[begin SUPPLIED INFORMATION]

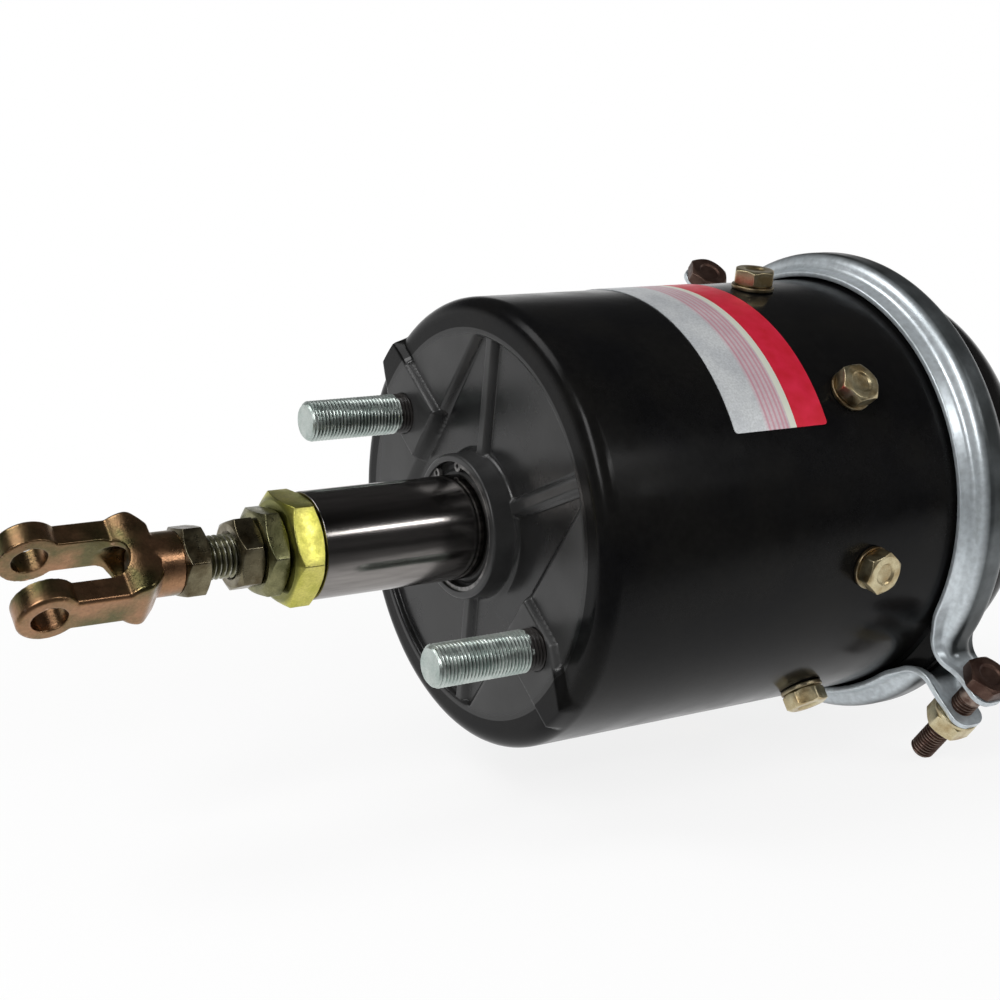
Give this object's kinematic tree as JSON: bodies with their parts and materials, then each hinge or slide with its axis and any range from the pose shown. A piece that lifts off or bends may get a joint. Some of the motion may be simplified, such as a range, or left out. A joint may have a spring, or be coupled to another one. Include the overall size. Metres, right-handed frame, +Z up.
{
  "type": "air brake chamber",
  "caption": "Air brake chamber: long drum with mounting studs, guided tubular push rod with a yoke, rolling diaphragm, and a domed rear cover held by a V clamp.",
  "frame": {"origin": "centre of the mounting face, on the push rod's axis", "axes": "+X along the push rod's axis towards the rear cover, +Z up"},
  "size_m": [0.42, 0.2181, 0.2045],
  "materials": {
    "drum_black": "gloss black enamel",
    "cover_black": "gloss black enamel",
    "stud_zinc": "clear zinc plating",
    "bush_bronze": "sintered bronze",
    "wiper_rubber": "matt black rubber",
    "circlip_steel": "phosphated spring steel",
    "ring_aluminium": "machined",
    "bolt_yellow_zinc": "yellow zinc plating",
    "washer_zinc": "zinc plating",
    "seat_steel": "pressed steel",
    "spring_steel": "oiled spring steel",
    "diaphragm_rubber": "fabric-reinforced rubber",
    "boss_black": "gloss black enamel",
    "plug_zinc": "yellow zinc plating",
    "washer_copper": "soft copper",
    "clamp_zinc": "bright zinc plating",
    "clamp_bolt_steel": "dark phosphated steel",
    "clamp_nut_zinc": "yellow zinc plating",
    "label_film": "blank silver and red foil",
    "tube_steel": "ground and polished steel",
    "plug_steel": "turned steel",
    "cap_yellow_zinc": "yellow zinc plating",
    "hex_yellow_zinc": "yellow zinc plating",
    "rod_zinc": "olive zinc plating",
    "nut_yellow_zinc": "olive yellow zinc plating",
    "piston_aluminium": "cast",
    "plate_steel": "pressed steel",
    "yoke_copper_zinc": "bronze-tinted zinc plating"
  },
  "bodies": {
    "chamber": {"drum_body": "drum_black", "mounting_studs": "stud_zinc", "rod_bush": "bush_bronze", "rod_wiper": "wiper_rubber", "wiper_circlip": "circlip_steel", "guide_ring": "ring_aluminium", "guide_ring_bolts": "bolt_yellow_zinc", "guide_ring_washers": "washer_zinc", "spring_seat": "seat_steel", "return_spring": "spring_steel", "diaphragm": "diaphragm_rubber", "rear_cover": "cover_black", "port_bosses": "boss_black", "port_plug": "plug_zinc", "plug_washer": "washer_copper", "clamp_half_upper": "clamp_zinc", "clamp_half_lower": "clamp_zinc", "clamp_bolts": "clamp_bolt_steel", "clamp_nuts": "clamp_nut_zinc", "clamp_washers": "clamp_nut_zinc", "rating_label": "label_film"},
    "push_rod": {"push_tube": "tube_steel", "tube_front_plug": "plug_steel", "tube_rear_plug": "plug_steel", "tube_cap": "cap_yellow_zinc", "cap_hex": "hex_yellow_zinc", "threaded_rod": "rod_zinc", "lock_nut": "nut_yellow_zinc", "jam_nut": "nut_yellow_zinc", "piston": "piston_aluminium", "piston_plate": "plate_steel", "piston_bolt": "plug_zinc"},
    "yoke": {"yoke": "yoke_copper_zinc"}
  },
  "joints": [
    {"name": "rod_stroke", "type": "slide", "parent": "chamber", "child": "push_rod", "axis": [-1, 0, 0], "range_m": [0, 0.0635], "stiffness_N_per_m": 2000, "springref_m": -0.05, "deforming": ["return_spring", "diaphragm"]},
    {"name": "yoke_turn", "type": "hinge", "parent": "push_rod", "child": "yoke", "pos_m": [-0.13, 0, 0], "axis": [-1, 0, 0], "range_deg": [-180, 180]}
  ]
}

[end SUPPLIED INFORMATION]

■ **PROBLEM**
Reply with one number only: how many lines of the listing hold "bodies"?

■ **WRITTEN SOLUTION**
2